■ Information supplied ■
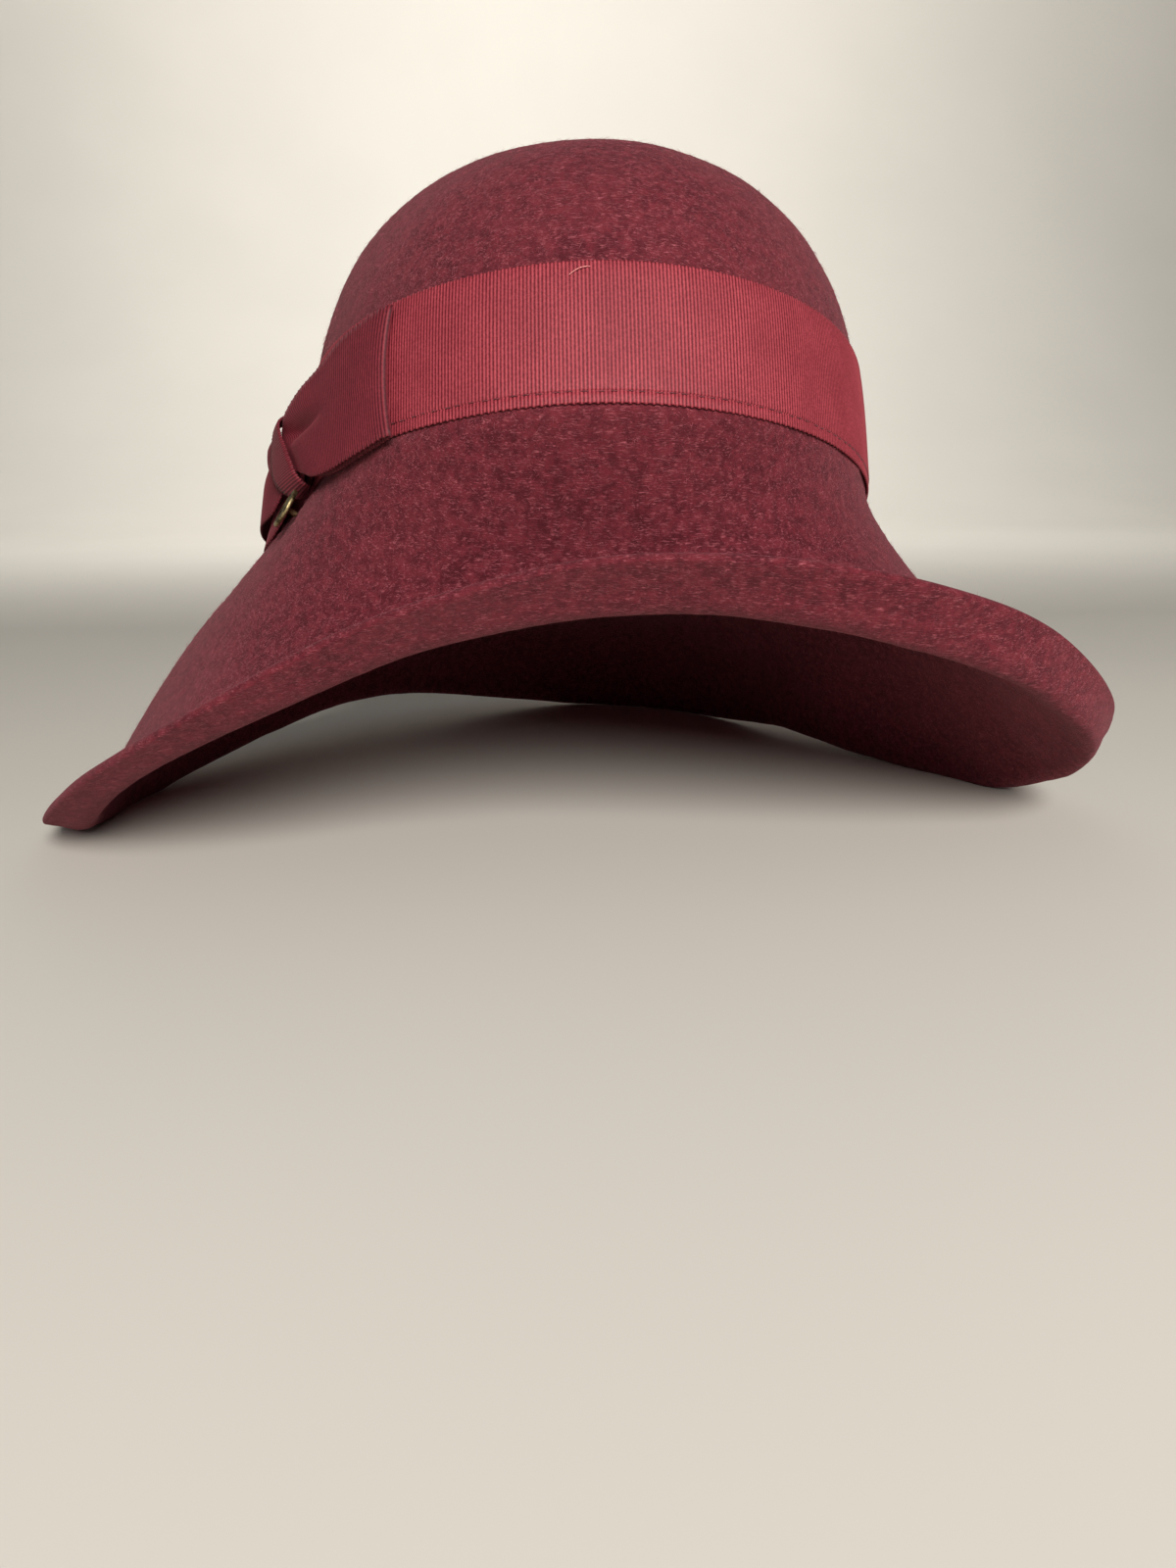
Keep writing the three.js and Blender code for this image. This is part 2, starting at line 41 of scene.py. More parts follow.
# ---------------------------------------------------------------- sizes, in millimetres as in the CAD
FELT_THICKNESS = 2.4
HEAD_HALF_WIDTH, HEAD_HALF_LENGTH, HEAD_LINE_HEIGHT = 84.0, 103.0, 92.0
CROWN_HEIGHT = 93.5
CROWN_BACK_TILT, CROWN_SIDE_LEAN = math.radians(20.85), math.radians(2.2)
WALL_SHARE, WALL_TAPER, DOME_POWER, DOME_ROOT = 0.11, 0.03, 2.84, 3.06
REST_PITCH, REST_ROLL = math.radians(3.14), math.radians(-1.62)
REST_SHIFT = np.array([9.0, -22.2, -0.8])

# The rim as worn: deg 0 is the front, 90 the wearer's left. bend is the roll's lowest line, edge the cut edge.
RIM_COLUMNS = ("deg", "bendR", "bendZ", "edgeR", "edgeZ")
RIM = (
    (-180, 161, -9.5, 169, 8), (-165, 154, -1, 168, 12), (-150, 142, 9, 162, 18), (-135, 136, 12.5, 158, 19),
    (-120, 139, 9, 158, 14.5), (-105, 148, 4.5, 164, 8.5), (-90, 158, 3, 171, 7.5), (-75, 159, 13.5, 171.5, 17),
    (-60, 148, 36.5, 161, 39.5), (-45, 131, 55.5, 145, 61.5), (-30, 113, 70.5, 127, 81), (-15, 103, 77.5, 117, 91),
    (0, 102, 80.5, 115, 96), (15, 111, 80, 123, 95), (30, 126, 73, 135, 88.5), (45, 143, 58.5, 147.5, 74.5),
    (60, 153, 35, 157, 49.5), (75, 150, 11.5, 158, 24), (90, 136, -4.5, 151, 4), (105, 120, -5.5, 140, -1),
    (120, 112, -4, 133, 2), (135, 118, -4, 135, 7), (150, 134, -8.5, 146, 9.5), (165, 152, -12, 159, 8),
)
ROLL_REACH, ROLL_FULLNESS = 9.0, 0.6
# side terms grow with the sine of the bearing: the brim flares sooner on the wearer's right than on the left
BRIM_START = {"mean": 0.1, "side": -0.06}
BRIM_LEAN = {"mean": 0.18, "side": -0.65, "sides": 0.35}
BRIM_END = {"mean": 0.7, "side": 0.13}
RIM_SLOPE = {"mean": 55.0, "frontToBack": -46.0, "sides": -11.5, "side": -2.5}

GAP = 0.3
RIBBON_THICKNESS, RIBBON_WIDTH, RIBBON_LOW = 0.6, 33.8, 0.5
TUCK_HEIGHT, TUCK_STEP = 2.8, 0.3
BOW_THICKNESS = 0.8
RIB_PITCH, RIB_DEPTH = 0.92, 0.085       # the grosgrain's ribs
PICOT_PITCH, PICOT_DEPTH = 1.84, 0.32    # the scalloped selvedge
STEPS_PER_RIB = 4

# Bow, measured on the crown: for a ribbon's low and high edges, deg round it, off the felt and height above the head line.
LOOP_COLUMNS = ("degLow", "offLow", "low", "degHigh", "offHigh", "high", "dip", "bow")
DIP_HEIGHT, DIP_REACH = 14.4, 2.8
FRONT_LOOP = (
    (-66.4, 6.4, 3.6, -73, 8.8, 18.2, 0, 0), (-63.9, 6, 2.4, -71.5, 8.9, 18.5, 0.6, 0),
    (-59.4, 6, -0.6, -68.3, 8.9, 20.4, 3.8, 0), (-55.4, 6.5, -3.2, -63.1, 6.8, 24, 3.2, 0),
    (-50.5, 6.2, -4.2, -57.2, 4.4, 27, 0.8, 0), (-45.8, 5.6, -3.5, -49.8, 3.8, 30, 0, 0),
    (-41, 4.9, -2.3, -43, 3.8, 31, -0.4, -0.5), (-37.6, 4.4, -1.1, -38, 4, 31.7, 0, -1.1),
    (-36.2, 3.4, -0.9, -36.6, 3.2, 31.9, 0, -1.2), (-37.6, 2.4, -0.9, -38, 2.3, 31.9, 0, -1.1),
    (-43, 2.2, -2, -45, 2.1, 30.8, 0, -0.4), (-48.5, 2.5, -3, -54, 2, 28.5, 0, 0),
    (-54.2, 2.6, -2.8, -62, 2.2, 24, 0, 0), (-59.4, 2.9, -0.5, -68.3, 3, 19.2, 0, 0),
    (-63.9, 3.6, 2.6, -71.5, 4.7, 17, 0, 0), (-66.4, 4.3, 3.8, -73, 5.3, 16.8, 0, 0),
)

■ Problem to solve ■
Each line from the top of the material above through the line with "REST_SHIFT = np.array([9.0, -22.2, -0.8])" must be echoed exactly, and no other line.

■ Answer in full ■
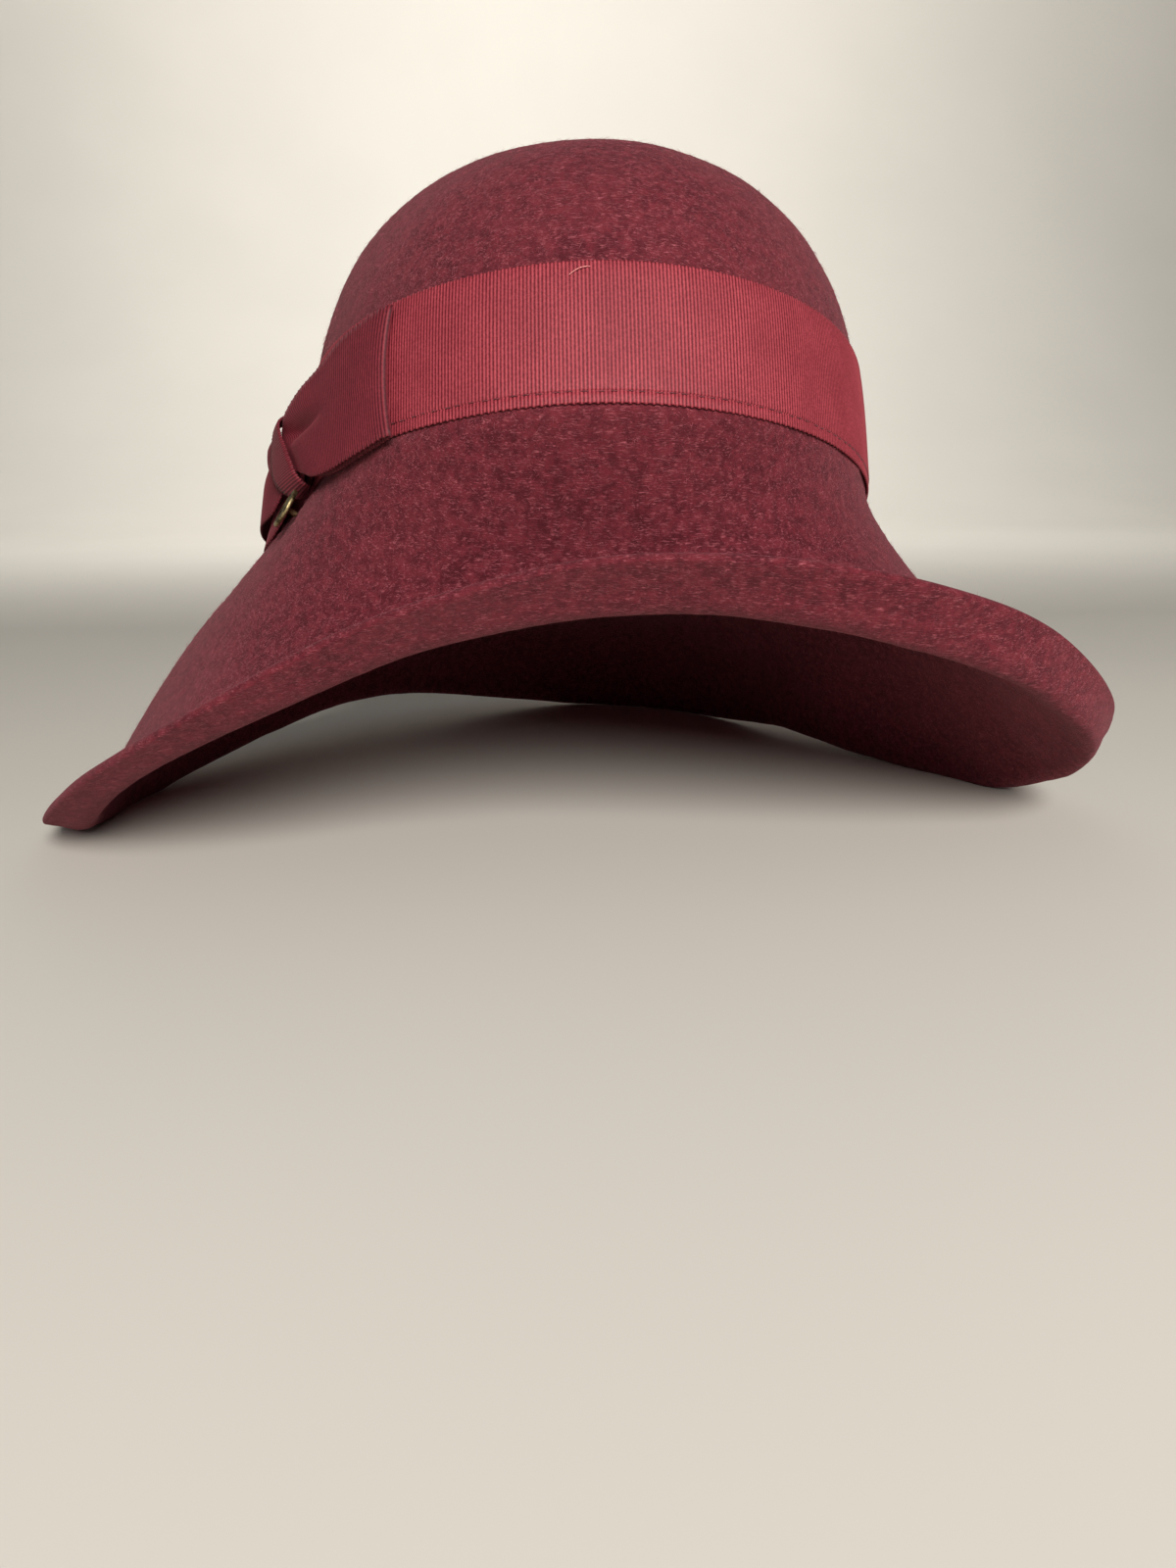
Keep writing the three.js and Blender code for this image. This is part 2, starting at line 41 of scene.py. More parts follow.
# ---------------------------------------------------------------- sizes, in millimetres as in the CAD
FELT_THICKNESS = 2.4
HEAD_HALF_WIDTH, HEAD_HALF_LENGTH, HEAD_LINE_HEIGHT = 84.0, 103.0, 92.0
CROWN_HEIGHT = 93.5
CROWN_BACK_TILT, CROWN_SIDE_LEAN = math.radians(20.85), math.radians(2.2)
WALL_SHARE, WALL_TAPER, DOME_POWER, DOME_ROOT = 0.11, 0.03, 2.84, 3.06
REST_PITCH, REST_ROLL = math.radians(3.14), math.radians(-1.62)
REST_SHIFT = np.array([9.0, -22.2, -0.8])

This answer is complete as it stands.